◆ **Given entries**
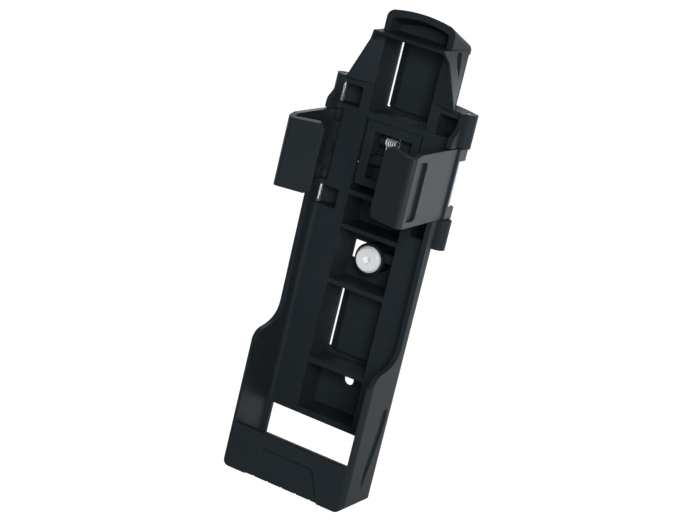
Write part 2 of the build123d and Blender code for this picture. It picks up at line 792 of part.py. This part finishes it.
* * *
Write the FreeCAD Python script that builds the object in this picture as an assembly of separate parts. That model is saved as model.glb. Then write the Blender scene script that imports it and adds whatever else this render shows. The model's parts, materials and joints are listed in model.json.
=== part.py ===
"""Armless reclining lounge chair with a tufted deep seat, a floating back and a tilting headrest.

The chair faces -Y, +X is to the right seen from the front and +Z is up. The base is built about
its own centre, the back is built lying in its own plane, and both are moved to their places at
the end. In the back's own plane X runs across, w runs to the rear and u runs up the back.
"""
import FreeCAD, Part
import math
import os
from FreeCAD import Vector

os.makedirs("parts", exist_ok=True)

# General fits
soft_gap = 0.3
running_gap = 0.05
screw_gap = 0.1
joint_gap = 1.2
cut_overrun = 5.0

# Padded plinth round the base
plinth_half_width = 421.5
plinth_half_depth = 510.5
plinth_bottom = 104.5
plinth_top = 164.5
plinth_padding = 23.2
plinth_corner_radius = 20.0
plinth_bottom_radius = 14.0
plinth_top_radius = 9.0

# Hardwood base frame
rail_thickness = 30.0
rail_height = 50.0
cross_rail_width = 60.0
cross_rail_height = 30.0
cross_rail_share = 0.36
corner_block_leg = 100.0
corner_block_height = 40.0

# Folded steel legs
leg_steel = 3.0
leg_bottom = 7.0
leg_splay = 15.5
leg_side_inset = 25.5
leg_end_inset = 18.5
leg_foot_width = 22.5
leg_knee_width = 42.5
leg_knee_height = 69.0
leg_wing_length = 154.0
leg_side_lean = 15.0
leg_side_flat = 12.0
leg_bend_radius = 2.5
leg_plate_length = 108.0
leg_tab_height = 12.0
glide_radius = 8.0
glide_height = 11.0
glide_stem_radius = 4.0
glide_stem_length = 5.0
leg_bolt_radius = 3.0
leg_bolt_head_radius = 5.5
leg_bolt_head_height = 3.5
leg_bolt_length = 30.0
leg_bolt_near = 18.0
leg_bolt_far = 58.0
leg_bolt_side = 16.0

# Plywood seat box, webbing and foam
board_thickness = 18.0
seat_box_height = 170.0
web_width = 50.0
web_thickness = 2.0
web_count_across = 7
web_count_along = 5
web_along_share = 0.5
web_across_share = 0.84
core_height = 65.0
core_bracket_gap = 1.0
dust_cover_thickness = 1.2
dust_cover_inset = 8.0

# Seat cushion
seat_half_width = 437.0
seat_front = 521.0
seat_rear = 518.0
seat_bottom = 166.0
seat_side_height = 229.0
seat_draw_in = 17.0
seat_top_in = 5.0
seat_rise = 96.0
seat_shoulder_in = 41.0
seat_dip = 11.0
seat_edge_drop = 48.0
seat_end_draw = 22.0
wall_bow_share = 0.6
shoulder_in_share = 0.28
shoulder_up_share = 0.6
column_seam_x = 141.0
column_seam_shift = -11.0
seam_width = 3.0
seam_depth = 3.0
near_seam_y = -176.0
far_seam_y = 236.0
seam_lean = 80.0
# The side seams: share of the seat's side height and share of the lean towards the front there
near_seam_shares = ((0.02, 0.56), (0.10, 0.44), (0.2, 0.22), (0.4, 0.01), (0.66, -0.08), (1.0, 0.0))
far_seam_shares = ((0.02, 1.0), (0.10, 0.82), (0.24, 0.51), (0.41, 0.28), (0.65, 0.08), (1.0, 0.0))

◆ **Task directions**
The lines to be given again exactly are those from the one containing "Write the FreeCAD" up to and including the one containing "a tilting headrest.".

◆ **Full response**
Write the FreeCAD Python script that builds the object in this picture as an assembly of separate parts. That model is saved as model.glb. Then write the Blender scene script that imports it and adds whatever else this render shows. The model's parts, materials and joints are listed in model.json.
=== part.py ===
"""Armless reclining lounge chair with a tufted deep seat, a floating back and a tilting headrest.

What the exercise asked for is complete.